L’argument mis en avant par Gérald Darmanin, dès la préparation du projet de loi à l’été 2022, est cette fois celui de l’immigration comme danger et menace pour les valeurs supposées de la société ou plus directement pour la sécurité de ses membres. 

Ce glissement ouvertement raciste justifie le fond politique : il ne s’agit plus de limiter l’immigration mais de la tarir (8). Publiquement le débat ne porte plus sur l’accueil mais sur la nature des obstacles à développer pour le prévenir.

Illustrant toutes les ambiguïtés du concept d’intégration, il charrie tous les débats sur la place des « héritier·e·s » de l’immigration : jusqu’à quel point va la définition des « immigré·e·s ». Il ouvre ce faisant la porte aux courants les plus racistes et aux fascistes, aux idées de « nettoyage ethnique » portées par les concepts de « grand remplacement » ou « d’islamisation de la société » devenus scandaleusement des thèmes de débat public.


* Anzoumane Sissoko est porte-parole de la Coordination des Sans-Papiers de Paris et élu du 18è arrondissement de Paris sur la liste EELV
Pierre Gayral est membre de Droits devant !! et d’Ensemble
Denis Godard est membre de 20è solidaire avec tou·te·s les migrant·e·s et du collectif Autonomie de Classe

6- Cela permet d’une part de laisser ouverte la voie de « l’immigration choisie », c’est-à-dire choisie par l’État et le patronat, pour une minorité d’étranger·e·s.

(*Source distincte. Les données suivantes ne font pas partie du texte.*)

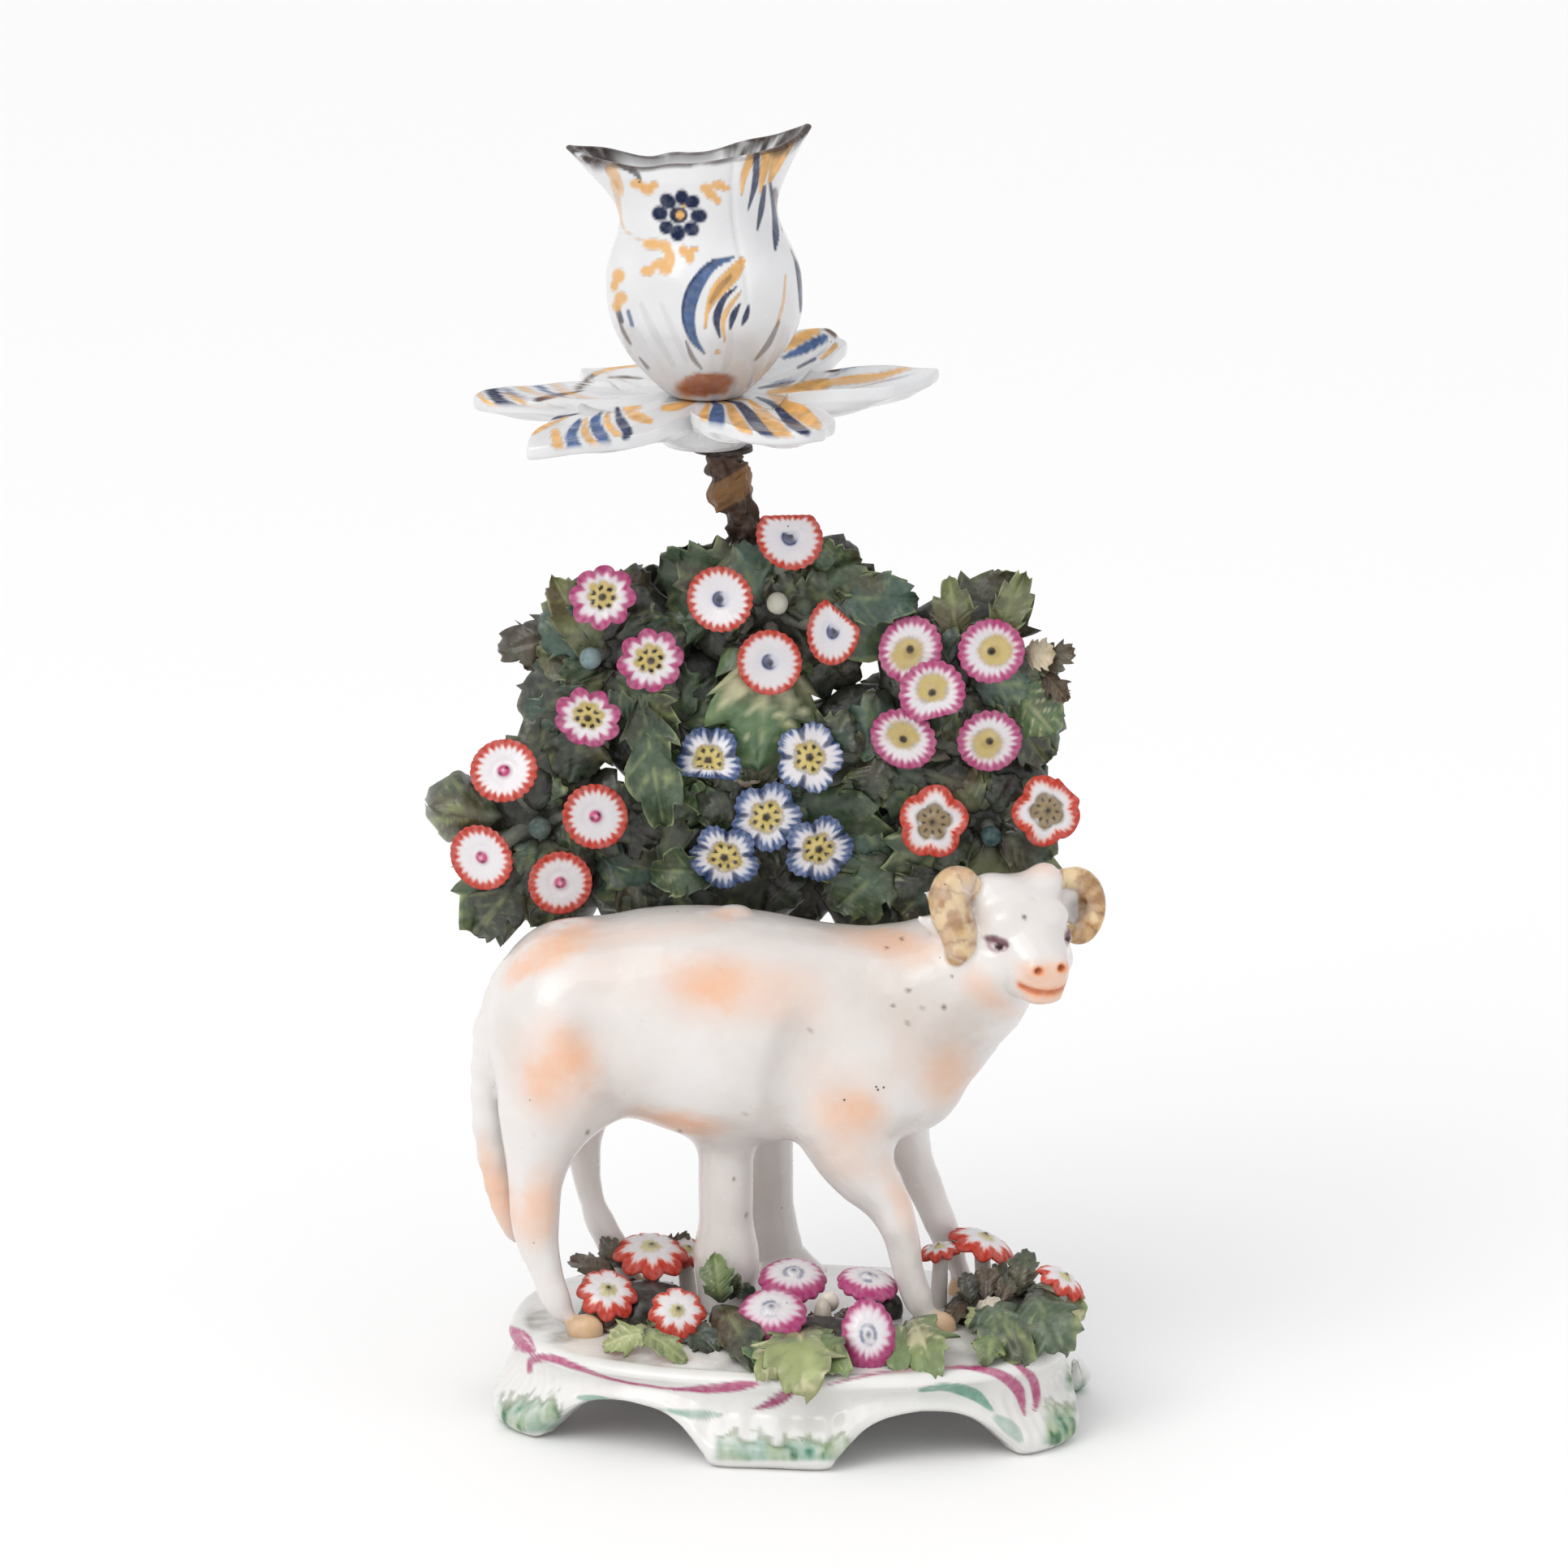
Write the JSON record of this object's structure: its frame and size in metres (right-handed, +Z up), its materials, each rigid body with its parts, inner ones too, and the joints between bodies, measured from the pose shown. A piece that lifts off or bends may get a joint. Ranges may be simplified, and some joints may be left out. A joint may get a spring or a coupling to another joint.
{
  "type": "bocage candlestick",
  "caption": "Porcelain candlestick: a ram on a footed rococo base before flowering leaves, with a knotted stem, lobed drip pan and tulip-shaped candle nozzle.",
  "frame": {"origin": "middle of the whole outline, on the floor", "axes": "+Z up, -Y towards the front, +X towards the ram's head"},
  "size_m": [0.13, 0.0956, 0.2414],
  "materials": {
    "porcelain": "warm white glossy glaze with soft orange enamel patches and small dark pits",
    "painted_porcelain": "bluish white glossy glaze with navy strokes and worn gilding",
    "bark_enamel": "dark brown glossy enamel with an ochre collar",
    "leaf_enamel": "mottled green glossy enamel, paler on ribs and edges",
    "flower_enamel": "white petals with red, pink, orange or blue enamel rims"
  },
  "bodies": {
    "root": {"bocage_group": "porcelain", "candle_branch": "bark_enamel", "drip_pan": "painted_porcelain", "candle_nozzle": "painted_porcelain"}
  },
  "joints": []
}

Cela permet aussi de continuer d’enfermer des associations dans une stratégie principalement juridique et au cas par cas épuisante en termes de ressources et excluant de fait la lutte collective où les Sans-papiers sont des sujets.

7- Abdelmalek Sayad, L’immigration ou les paradoxes de l’altérité. Tome 3 : La fabrication des identités culturelles, Paris, Raisons d’agir, 2014.

8- Même si officiellement on dira toujours qu’il s’agit de l’immigration illégale. Et que cela n’empêche pas au pouvoir de se laisser la possibilité d’une « immigration choisie ». Pour laquelle la pression à la surexploitation est d’autant plus forte que les politiques anti-migratoires sont offensives.